Sporen veranlassen das Pferd eher sich zusammenzuziehen als fleißiger anzutreten. © lichtreflexe - fotolia.com
Auch ein Hacken mit den Sporen in den Pferdebauch ist absolut kontraproduktiv. Ganz abgesehen davon, dass es dem Pferd Schmerzen zufügt und deshalb abzulehnen ist, bringt es selten den gewünschten Vorwärtseffekt. Im Gegenteil: Um sich und ihre inneren Organe zu schützen, werden die meisten Pferde auf grobe Sporeneinwirkung mit einem Verkrampfen ihrer Bauchmuskulatur reagieren und die Luft anhalten, ähnlich wie wir es tun würden, wenn uns jemand in den Bauch boxt. Statt mit Vorwärts reagieren Pferde hier eher mit Bremsen und Verspannung. Kommt dann noch aus Verärgerung des Reiters die Gerte obendrauf, entsteht wieder Stress beim Pferd. Die Voraussetzung für eine erwünschte Reaktion ist aber nicht Angst, sondern Verstehen.
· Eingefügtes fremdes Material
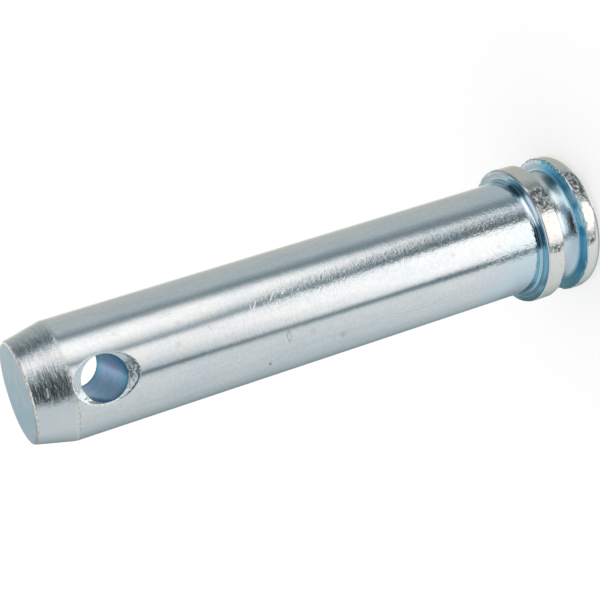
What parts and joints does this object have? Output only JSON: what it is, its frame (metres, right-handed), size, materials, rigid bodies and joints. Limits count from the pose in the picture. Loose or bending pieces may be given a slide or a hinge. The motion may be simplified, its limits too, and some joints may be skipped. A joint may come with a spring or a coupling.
{
  "type": "hitch pin",
  "caption": "Straight turned hitch pin with a grooved double-collar head, a tapered tip and a countersunk cross hole for a locking pin.",
  "frame": {"origin": "centre of the head's flat end face, on which the pin stands", "axes": "+Z along the pin's axis from head to tip; the cross hole runs along Y, with its shallower countersink facing -Y"},
  "size_m": [0.0382, 0.0382, 0.163],
  "materials": {
    "zinc_plated_steel": "bright zinc plating with a faint blue passivation, over a turned surface"
  },
  "bodies": {
    "root": {"hitch_pin": "zinc_plated_steel"}
  },
  "joints": []
}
Hat das Pferd erst einmal verinnerlicht, wie es auf den vortreibenden Impuls reagieren soll, lässt sich die Intensität der reiterlichen Einwirkung zurückschrauben und im günstigsten Fall auf ein Minimum reduzieren. Diese feine Hilfe muss übrigens immer zuerst gegeben werden, um dem Pferd zu ermöglichen, schon auf einen leichten Impuls hin richtig, also wie gewünscht, zu reagieren. Eine energisch treibende Schenkelhilfe wird nur dann noch hin und wieder nötig sein, wenn der Reiter wieder unbemerkt in seiner Eindeutigkeit und Konsequenz nachgelassen hat. Ein Pferd ist in allem immer ein Spiegel seines Reiters – auch, wenn es um die Akzeptanz und Umsetzung der treibenden Hilfen geht.